1. Technical Field
Embodiments of the present disclosure relates generally to hydrocarbon production and, more particularly, to real-time detection of the influx of gas into a wellbore during drilling operations.
2. Background Description
The following descriptions and examples are not admitted to be prior art by virtue of their inclusion in this section.
Exploration and production of hydrocarbons commonly include using a drill bit attached to a bottom hole assembly (BHA), which is in turn attached to a length of hollow drill pipe reaching to the surface to drill a well. Drilling fluid, or “mud,” is injected down the conduit formed by the drill pipe, through the BHA, and out of the drill string into the annulus between the drill pipe and the borehole through nozzles in the drill bit. The drilling mud has many functions, including lifting the rock cuttings generated by the drill bit and transporting them to the surface; lubricating and cooling the drill bit; generating power for the instruments mounted in the BHA; acting as a telemetry conduit for acoustic pulses propagating inside the drill pipe; and maintaining hydraulic pressure on the formation to prevent unwanted influx of oil, gas or water into the borehole during the drilling process.
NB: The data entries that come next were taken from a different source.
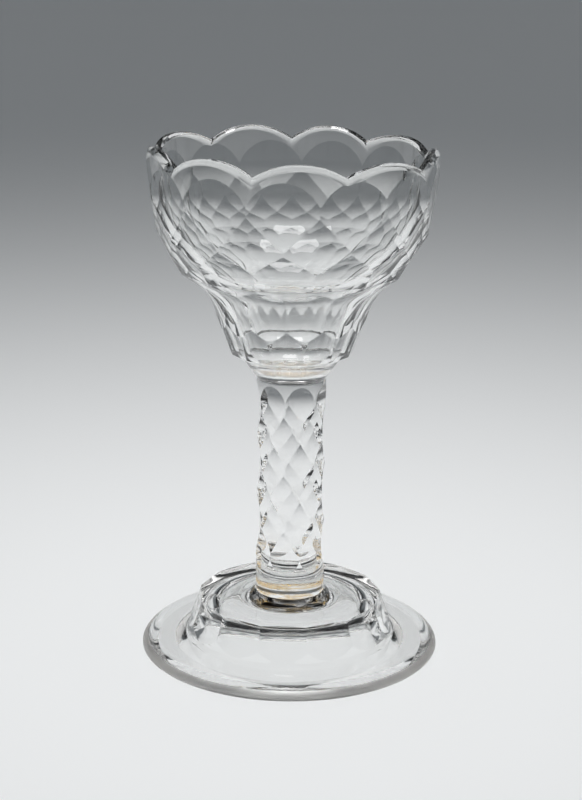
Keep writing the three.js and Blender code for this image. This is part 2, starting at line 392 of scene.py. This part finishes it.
print("bowl")
bowl = {
    "belly": (41.1, 58.5), "hip": (38.6, 43.3), "keel": (34.5, 33.8), "waist": (23.7, 23),
    "ledge": (17.7, 8), "underLedge": (15.3, 7.5),
    "cavity": [(0, 3), (6.5, 3.4), (10.8, 5.4), (13.6, 9.2), (15.6, 15.4), (17.6, 21), (20, 25.6),
               (24, 30.2), (29, 35), (33.3, 41.2), (36, 47.5), (37.5, 53.5), (37.9, 59.5)],
    # how far along the line between two of these points it bows, and by how much
    "waistBow": (0.523, -0.009), "keelBow": (0.426, -0.074), "bellyBow": (0.637, 0.033),
    "baseBows": [(0.1, -0.02), (0.47, -0.02)],
    "wall": 2.9, "clear": 1,
    "valleys": [-52.4, -15.6, 20.8, 60.7, 103, 146.6, 180.6, 218.2, 263],
    # how far each valley, and the crown after it, lies below the even height, in scallop depths
    "valleyDrops": [0, 0, 0.05, 0.2, 0.2, 0.05, 0, 0, 0],
    "crownDrops": [0, 0.08, 0.28, 0.2, 0.26, 0.05, 0, 0, 0],
    "scallopDepth": 3.9, "scallopSteps": 28,
    "roundDepth": 1.1, "roundHeight": 3.8, "roundFade": 3, "roundSteps": 12, "roundCrowding": 1.5,
    "roundPast": 0.2, "bevelDepth": 0.5, "bevelHeight": 0.6, "above": 3,
}
ledge, waist, keel, hip, belly = (bowl[k] for k in ("ledge", "waist", "keel", "hip", "belly"))
underLedge = bowl["underLedge"]
rim = gather["rimRadius"], gather["bowlHeight"]
bowlFoot = stemRadius, 0
outside = smoothLine([
    ledge, between(ledge, waist, *bowl["waistBow"]), waist, between(waist, keel, *bowl["keelBow"]),
    keel, hip, between(hip, belly, *bowl["bellyBow"]), belly, rim], gather["outsideSteps"])
baseBows = [between(bowlFoot, underLedge, *bow) for bow in bowl["baseBows"]]
plainBase = smoothLine([bowlFoot] + baseBows + [underLedge], gather["outsideSteps"])
innerRadius = rim[0] - bowl["wall"]
cavityTop = rim[1] + bowl["clear"]
inside = smoothLine(bowl["cavity"] + [(innerRadius, cavityTop)], gather["insideSteps"])


def rimCutter():
    # everything above the scallops' ground edge, as a ring
    rings = []
    depth, drops, valleys = bowl["scallopDepth"], bowl["valleyDrops"], bowl["valleys"]
    count = len(valleys)
    for k, start in enumerate(valleys):
        end = valleys[k + 1] if k + 1 < count else valleys[0] + 360
        half = rim[0] * math.radians((end - start) / 2)
        left, right = (rim[1] - depth * (1 + drops[n % count]) for n in (k, k + 1))
        rise = rim[1] - depth * bowl["crownDrops"][k] - (left + right) / 2
        radius = (half * half + rise * rise) / (2 * rise)
        for i in range(bowl["scallopSteps"]):
            share = i / bowl["scallopSteps"]
            along = half * (2 * share - 1)
            level = left + (right - left) * share - radius + rise

            def at(inset):
                return level + math.sqrt(max(0, (radius - inset) ** 2 - along * along))

            bevelIn, bevelOut = innerRadius - bowl["bevelDepth"], innerRadius + bowl["bevelDepth"]
            section = [(bevelIn, at(2 * bowl["bevelHeight"])), (bevelOut, at(0))]
            for j in range(bowl["roundSteps"] + 1):
                down = (j / bowl["roundSteps"]) ** bowl["roundCrowding"]
                inward = bowl["roundDepth"] * (1 - down) ** bowl["roundFade"]
                section.append((belly[0] - inward, at(bowl["roundHeight"] * down)))
            past = belly[0] + bowl["roundPast"]
            top = rim[1] + bowl["above"]
            section.append((past, at(bowl["roundHeight"] + bowl["roundPast"])))
            section += [(past, top), (bevelIn, top)]
            angle = math.radians(start + (end - start) * share)
            rings.append([onCircle(r, angle, z + bowlLift) for r, z in section])
    corners = [c for ringPoints in rings for c in ringPoints]
    faces = []
    n = len(rings[0])
    for k in range(len(rings)):
        here, there = k * n, (k + 1) % len(rings) * n
        for i in range(n):
            j = (i + 1) % n
            faces.append([here + i, there + i, there + j, here + j])
    return newObject("cutter", corners, faces)


# Each row: half a cut's shift, the heights of the ends of its cuts, and the wheel
bowlRows = [
    {"shift": 0, "top": 63, "bottom": hip[1], "wheel": 150},
    {"shift": 0.5, "top": 54, "bottom": keel[1], "wheel": 400},
    {"shift": 0, "top": hip[1], "bottom": 31.5, "bottomOnSide": True, "wheel": 100},
    {"shift": 0, "top": keel[1], "bottom": 23, "topOnSide": True, "wheel": 40},
    {"shift": 0.5, "top": 31.5, "bottom": 15.5, "wheel": 18},
    {"shift": 0, "top": 19.7, "bottom": ledge[1], "bottomOnSide": True, "wheel": 100},
]
bowlGlass = turnedBlank("bowl-glass", [(0, 0)] + plainBase + outside + [(0, rim[1])],
                        gather["steps"], gather["firstCut"], bowlLift)
cavity = turnedBlank("cavity", inside + [(0, cavityTop)],
                     gather["steps"], gather["firstCut"], bowlLift)
made = [c for row in bowlRows for c in rowOfCutters(outside, *cuts, row, bowlLift)]
takeAway(bowlGlass, [c for c, shape in made])
takeAway(bowlGlass, [cavity])
takeAway(bowlGlass, [rimCutter()])
polish(bowlGlass, [shape for c, shape in made])

print("stem")
stem = {
    "cuts": 7, "firstCut": -9.6, "stepsToACut": 30, "cutDepth": 1.2,
    "length": 17.8, "tip": 57.3, "halfRows": 6, "shortest": 0.4, "topBand": 0.6, "bottomBand": 7.6,
    "stain": {"scale": 220, "detail": 3, "from": 0.42, "full": 0.54, "colour": (0.72, 0.45, 0.1)},
}
stemLine = [(stemRadius, 0), (stemRadius, gather["stemLength"])]
stemGlass = turnedBlank("stem-glass", [(0, 0)] + stemLine + [(0, gather["stemLength"])],
                        stem["stepsToACut"] * stem["cuts"], stem["firstCut"], footHeight)
depth = stem["cutDepth"] * stemRadius * (1 - math.cos(math.pi / stem["cuts"]))
made = []
for half in range(-stem["halfRows"], stem["halfRows"] + 1):
    tip = stem["tip"] + half * stem["length"] / 2
    row = {"shift": (half % 2) / 2, "top": min(tip, gather["stemLength"] - stem["topBand"]),
           "bottom": max(tip - stem["length"], stem["bottomBand"])}
    length = row["top"] - row["bottom"]
    if length > stem["shortest"] * stem["length"]:
        row["wheel"] = length * length / 8 / depth + depth / 2
        made += rowOfCutters(stemLine, stem["cuts"], stem["firstCut"], row, footHeight)
takeAway(stemGlass, [c for c, shape in made])
polish(stemGlass, [shape for c, shape in made])

print("foot")
foot = {
    "restEdge": (39, 0), "edge": (44, 2.3), "flange": (32.8, 5.3), "domeBase": (30.4, 6.4),
    "shoulder": (27.2, 16.8), "plateau": [(22, 16.9), (17, 16.6), (14, 16.8), (12, 17.5)],
    "edgeBow": (0.603, 0.037), "flangeBows": [(0.157, 0.119), (0.427, 0.127)],
    "domeBows": [(0.428, 0.045), (0.765, 0.014)],
    "seamOut": 0.4, "seamDown": 0.12, "cutFoot": 7, "wheel": 60,
    "hollow": [(0, 14), (6, 14), (12, 14), (16, 14), (21, 13.6), (24.4, 11), (26.4, 6.5), (29, 3),
               (34, 0)],
    "satin": {"from": 41.8, "full": 42.6, "roughness": 0.4, "colour": (0.66, 0.64, 0.61)},
}
restEdge, edge, flange, domeBase, shoulder = (
    foot[k] for k in ("restEdge", "edge", "flange", "domeBase", "shoulder"))
footTop = stemRadius + foot["seamOut"], footHeight - foot["seamDown"]
flangeBows = [between(edge, flange, *bow) for bow in foot["flangeBows"]]
domeBows = [between(domeBase, shoulder, *bow) for bow in foot["domeBows"]]
footOutside = smoothLine(
    [restEdge, between(restEdge, edge, *foot["edgeBow"]), edge] + flangeBows + [flange, domeBase]
    + domeBows + [shoulder] + foot["plateau"] + [footTop], gather["outsideSteps"])
underside = smoothLine(foot["hollow"], gather["insideSteps"])
footSeam = [(stemRadius, footHeight), (0, footHeight)]
footGlass = turnedBlank("foot-glass", underside + footOutside + footSeam,
                        gather["steps"], gather["firstCut"], 0)
domeRow = {"shift": 0, "top": shoulder[1], "topOnSide": True, "bottom": foot["cutFoot"],
           "wheel": foot["wheel"]}
made = rowOfCutters(footOutside, *cuts, domeRow, 0)
takeAway(footGlass, [c for c, shape in made])
polish(footGlass, [shape for c, shape in made])

print("glass")
joint = jointGlass("hot joint", None)
stainedJoint = jointGlass("stained joint", stem["stain"])
for thing, node in ((bowlGlass, "bowl"), (stemGlass, "stem"), (footGlass, "foot")):
    thing.data.materials.clear()
    thing.data.materials.append(clearGlass(node))
    thing.data.materials.append(joint)
    jointFaces(thing, (footHeight, bowlLift), 1)
    if node == "stem":
        thing.data.materials.append(stainedJoint)
        jointFaces(thing, (footHeight,), 2)
    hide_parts(node)
    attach(thing, "root")
    if node == "foot":
        satinEdge(thing.data.materials[0], foot["satin"])
    thing.visible_shadow = False  # the lamp's light falls straight through clear glass
    print(node, len(thing.data.polygons), "faces")

print("stage")
stage = {
    "radius": 1.25, "curve": 0.6, "height": 0.65, "inner": (0.6, 0.25),
    "curveSteps": 12, "around": 96,
    "floor": -0.00015,  # just under the foot
    "colour": (0.8, 0.805, 0.805), "glow": (0.066, 0.074, 0.08), "roughness": 0.9,
    # painted shade: its colour and glow turn dark towards the camera's side, past these distances
    # and degrees from straight behind, standing in for the unlit room
    "paintedShade": (0.02, 0.02, 0.02), "paintedShadeFrom": (0.6, 60), "paintedShadeFull": (1, 75),
}


def sweepMaterial():
    material, tree, shader = newMaterial("pale sweep")
    shader.inputs["Roughness"].default_value = stage["roughness"]
    shader.inputs["Emission Strength"].default_value = 1
    flat, away = awayFromAxis(tree)
    facing = addNode(tree, "VectorMath", "NORMALIZE")
    split = addNode(tree, "SeparateXYZ")
    # the mask of the painted shade: far from the middle and away from straight behind
    far = rampNode(tree, stage["paintedShadeFrom"][0], stage["paintedShadeFull"][0])
    aside = rampNode(tree, *(math.cos(math.radians(stage[k][1])) for k in ("paintedShadeFrom", "paintedShadeFull")))
    paintedShadeMask = addNode(tree, "Math", "MULTIPLY")
    tree.links.new(flat.outputs["Vector"], facing.inputs[0])
    tree.links.new(facing.outputs["Vector"], split.inputs["Vector"])
    tree.links.new(away.outputs["Value"], far.inputs["Value"])
    tree.links.new(split.outputs["Y"], aside.inputs["Value"])
    tree.links.new(far.outputs["Result"], paintedShadeMask.inputs[0])
    tree.links.new(aside.outputs["Result"], paintedShadeMask.inputs[1])
    # the pale colour and the glow give way to painted shade towards the camera's side
    for name, light, paintedShade in (("Base Color", stage["colour"], stage["paintedShade"]),
                              ("Emission Color", stage["glow"], (0, 0, 0))):
        shade = mixNode(tree, light, paintedShade)
        tree.links.new(paintedShadeMask.outputs["Value"], shade.inputs["Factor"])
        tree.links.new(shade.outputs["Result"], shader.inputs[name])
    return material


def sweepMesh():
    # a round floor whose edge curves up into a wall
    radius, curve, around = stage["radius"], stage["curve"], stage["around"]
    profile = [(radius + curve, stage["height"])]
    for k in range(stage["curveSteps"] + 1):
        angle = math.pi / 2 * k / stage["curveSteps"]
        profile.append((radius + curve * math.cos(angle), curve * (1 - math.sin(angle))))
    profile += [(r, 0) for r in stage["inner"]]
    corners = [(0, 0, stage["floor"])]
    for r, z in profile:
        for k in range(around):
            turn = 2 * math.pi * k / around
            corners.append((r * math.sin(turn), -r * math.cos(turn), z + stage["floor"]))
    faces = []
    for i in range(len(profile) - 1):
        ring = 1 + i * around
        for k in range(around):
            n = (k + 1) % around
            faces.append([ring + k, ring + around + k, ring + around + n, ring + n])
    last = 1 + (len(profile) - 1) * around
    faces += [[0, last + (k + 1) % around, last + k] for k in range(around)]
    return newObject("sweep", corners, faces)


floor = sweepMesh()
floor.data.materials.append(sweepMaterial())
for face in floor.data.polygons:
    face.use_smooth = True

lights = {
    "size": 0.3, "place": (0, 0, 0.62), "aim": (0, 0, 0.08), "power": 3.65,
    # the room's colour by degrees above the horizon
    "room": [(15, (0.19, 0.2, 0.21)), (22, (0.004, 0.004, 0.005)), (62, (0.004, 0.004, 0.005)),
             (68, (0.3, 0.3, 0.3))],
}
soft = bpy.data.lights.new("overhead", "AREA")
soft.shape = "SQUARE"
soft.size = lights["size"]
soft.energy = lights["power"]
overhead = bpy.data.objects.new("overhead", soft)
overhead.location = lights["place"]
aim = Vector(lights["aim"]) - overhead.location
overhead.rotation_euler = aim.to_track_quat("-Z", "Y").to_euler()
overhead.visible_camera = False
overhead.visible_transmission = False
scene.collection.objects.link(overhead)


def studio():
    # grey walls under a dark ceiling with a pale screen in it
    world = bpy.data.worlds.new("studio")
    world.use_nodes = True
    tree = world.node_tree
    place = addNode(tree, "TexCoord")
    split = addNode(tree, "SeparateXYZ")
    ramp = addNode(tree, "ValToRGB")
    stops = ramp.color_ramp.elements
    while len(stops) < len(lights["room"]):
        stops.new(1)
    for stop, (elevation, colour) in zip(stops, lights["room"]):
        stop.position = math.sin(math.radians(elevation))
        stop.color = (*colour, 1)
    tree.links.new(place.outputs["Generated"], split.inputs["Vector"])
    tree.links.new(split.outputs["Z"], ramp.inputs["Fac"])
    tree.links.new(ramp.outputs["Color"], tree.nodes["Background"].inputs["Color"])
    return world


scene.world = studio()

scene.view_settings.view_transform = "Standard"
scene.cycles.use_denoising = True
scene.cycles.max_bounces = 32
scene.cycles.transmission_bounces = 32
scene.cycles.glossy_bounces = 16
scene.cycles.sample_clamp_indirect = 6
scene.cycles.blur_glossy = 0.2
scene.cycles.caustics_refractive = False
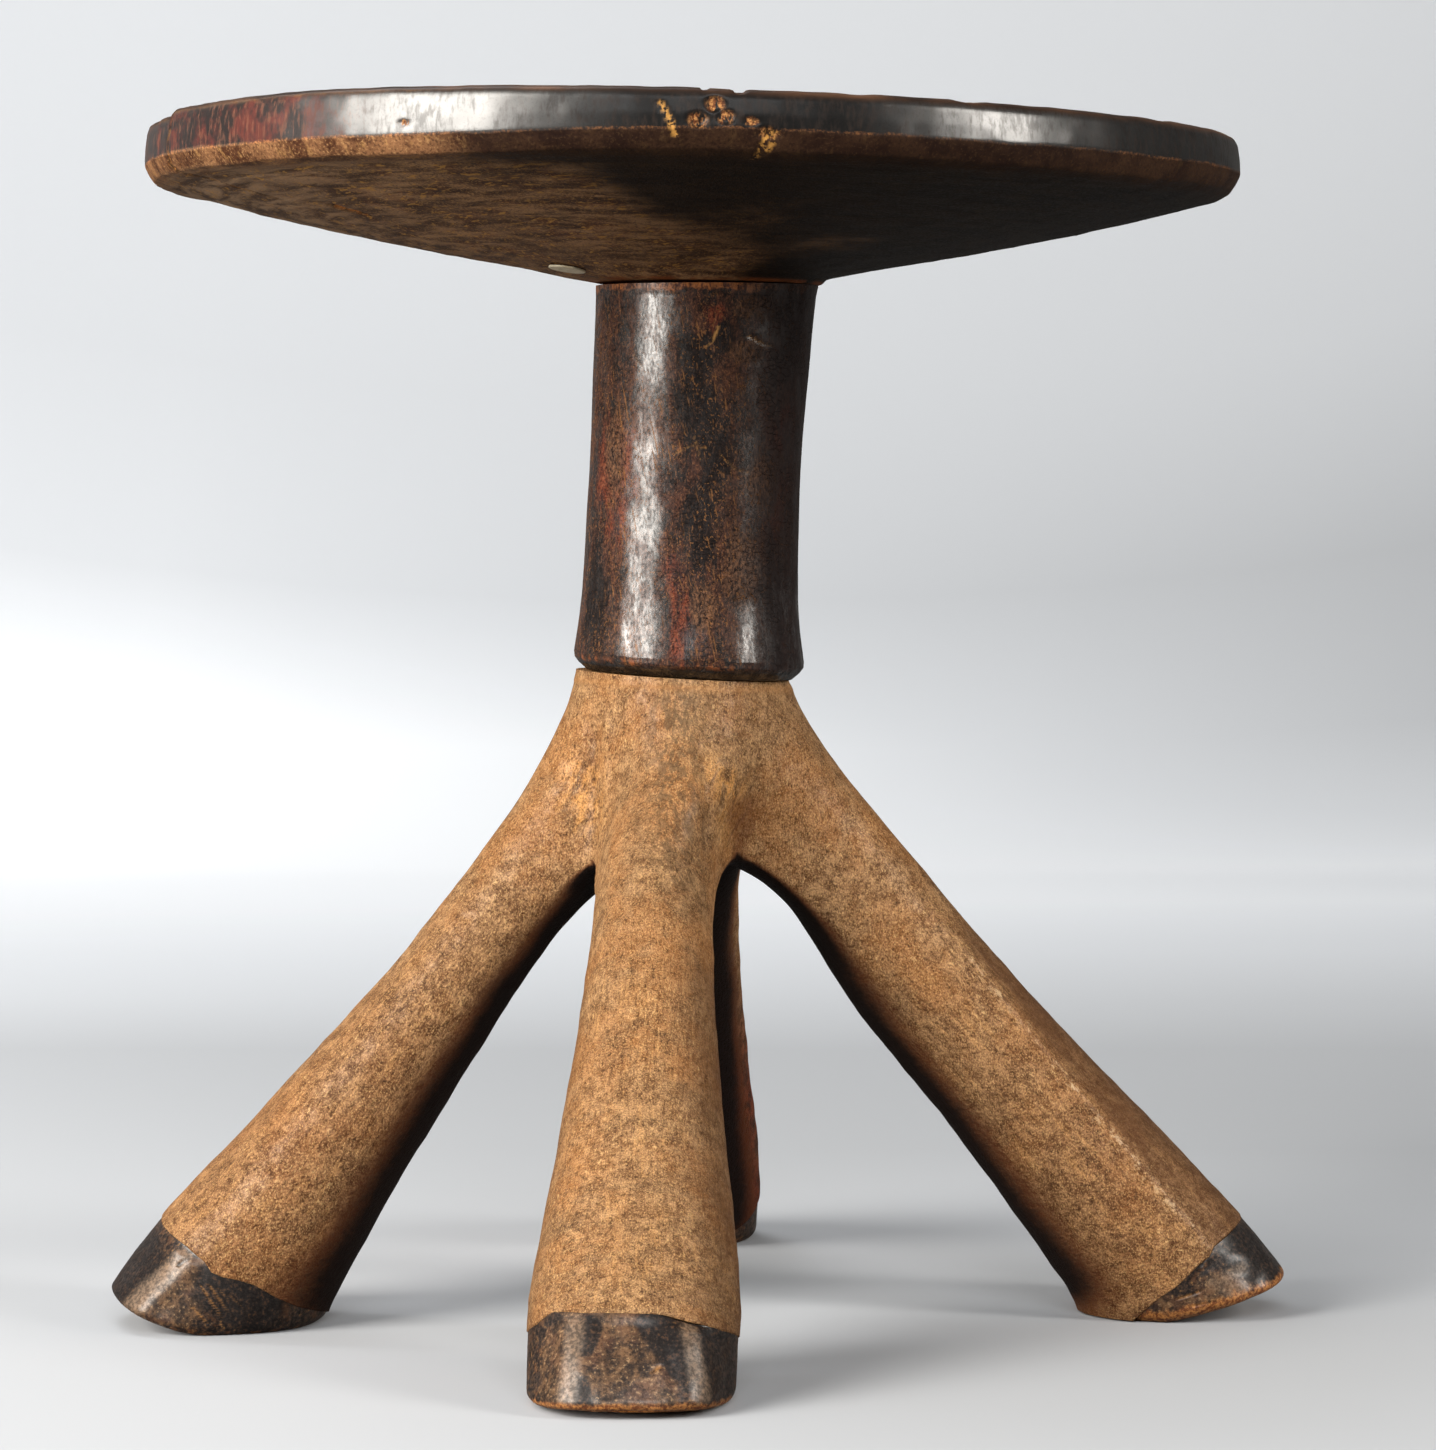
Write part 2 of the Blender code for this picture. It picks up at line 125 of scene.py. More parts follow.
def carved_mesh(name, grid, first_pole, last_pole, features):
    """Closed skin: quads join each ring of the grid to the next, and fans close the first and last
    rings on their poles. Faces turn outwards when the enclosed volume would come out negative."""
    rows, count = grid.shape[:2]
    points = np.concatenate([grid.reshape(-1, 3), [first_pole, last_pole]])
    here = np.arange(rows * count).reshape(rows, count)
    beside = np.roll(here, -1, axis=1)
    quads = np.stack([here[:-1], beside[:-1], beside[1:], here[1:]], axis=-1).reshape(-1, 4)
    first = np.stack([beside[0], here[0], np.full(count, rows * count)], axis=-1)
    last = np.stack([here[-1], beside[-1], np.full(count, rows * count + 1)], axis=-1)
    fans = np.concatenate([first, last])
    triangles = np.concatenate([quads[:, [0, 1, 2]], quads[:, [0, 2, 3]], fans])
    a, b, c = (points[triangles[:, i]] for i in range(3))
    if np.einsum("ij,ij->", a, np.cross(b, c)) < 0:
        quads, fans = quads[:, ::-1], fans[:, ::-1]
    mesh = bpy.data.meshes.new(name)
    mesh.vertices.add(len(points))
    mesh.vertices.foreach_set("co", (points + AXIS_PLACE).astype(np.float32).ravel())
    mesh.loops.add(quads.size + fans.size)
    mesh.loops.foreach_set("vertex_index", np.concatenate([quads.ravel(), fans.ravel()]))
    mesh.polygons.add(len(quads) + len(fans))
    starts = [np.arange(len(quads)) * 4, quads.size + np.arange(len(fans)) * 3]
    mesh.polygons.foreach_set("loop_start", np.concatenate(starts))
    mesh.update(calc_edges=True)
    for feature, values in features.items():
        ends = [values[:1].mean(axis=1), values[-1:].mean(axis=1)]
        flat = np.concatenate([values.reshape(rows * count, -1), *[e.reshape(1, -1) for e in ends]])
        write_feature(mesh, feature, flat)
    return finish_piece(name, mesh)


def write_feature(mesh, feature, values):
    """Stores one number or one vector a point on the mesh, for its material to read."""
    kind, field = ("FLOAT", "value") if values.shape[-1] == 1 else ("FLOAT_VECTOR", "vector")
    layer = mesh.attributes.new(feature, kind, "POINT")
    layer.data.foreach_set(field, values.astype(np.float32).ravel())


def finish_piece(name, mesh):
    """Makes the mesh a smooth piece of the scene, with its sharp edges kept crisp."""
    mesh.validate()
    mesh.shade_smooth()
    mesh.set_sharp_from_angle(angle=np.radians(62))
    piece = bpy.data.objects.new(name, mesh)
    bpy.context.scene.collection.objects.link(piece)
    return piece


def stain(colour):
    """A colour of three numbers from 0 to 255, as the eye sees it, turned to linear light."""
    share = np.array(colour) / 255
    return (*np.where(share <= 0.04045, share / 12.92, ((share + 0.055) / 1.055) ** 2.4), 1.0)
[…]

With respect to this latter function, drilling operators typically vary the mixture of gases, liquids, gels, foams and/or solids mixed into the drill mud and injected into the drill pipe to maintain hydraulic pressure at desired levels. In addition, drilling operators typically adjust a choke at the surface to regulate back pressure on the circulation of the fluids in the annulus between the drill pipe and the borehole. By controlling the hydrostatic and back pressure, production of fluid from the penetrated zones may be controlled from the surface during drilling.
However, on occasion, the pressure the drill mud exerts on the formation may fall below the pressure of fluid in the pores of the formation, or in pre-existing fractures in the formation. When this occurs, pore fluids may flow unintentionally into the borehole. Such an event is referred to as a “kick” and can cause undesirable conditions, particularly if the fluid flowing into the borehole is a gas or a fluid containing a dissolved gas. Since the gas “kick” expands dramatically as it migrates up the borehole to regions of lower hydrostatic pressure, a gas kick event could require the well to be shut in at the blow-out preventer, and time consuming measures must be taken to gradually release the gas from the annulus in a controlled manner. In extreme cases, if the kick is not detected, a blow-out can occur.
Known methods for detecting abnormal formation pressure which could be indicative of a gas kick generally are based on measurements of various drilling parameters, including rate of penetration, torque and drag, drilling mud parameters (e.g., mud-gas cuttings), flow line mud weight, pressure kicks, flow line temperature, mud level in the mud pits, mud flow rate, shale cutting parameters (e.g., bulk density, shale factor, volume and size of shale cuttings), etc. All of these measurements suffer from the drawback that there is substantial delay between the influx of the gas into the borehole and its manifestation in these measurements at the surface. Because of this delay, corrective action may not be initiated in as timely a manner as may be desired.
Other known methods for detecting kicks rely on downhole density measurements of the borehole fluid. Limitations of these methods include the fact that the dissolved gas that may be a precursor to a kick may not be detected; the sensor provides only a point measurement and is insensitive to gas elsewhere in the mud column, particularly at locations above the sensor; distinguishing changes in mud density from fluctuations in formation density can be difficult; and some techniques may require a radioactive source.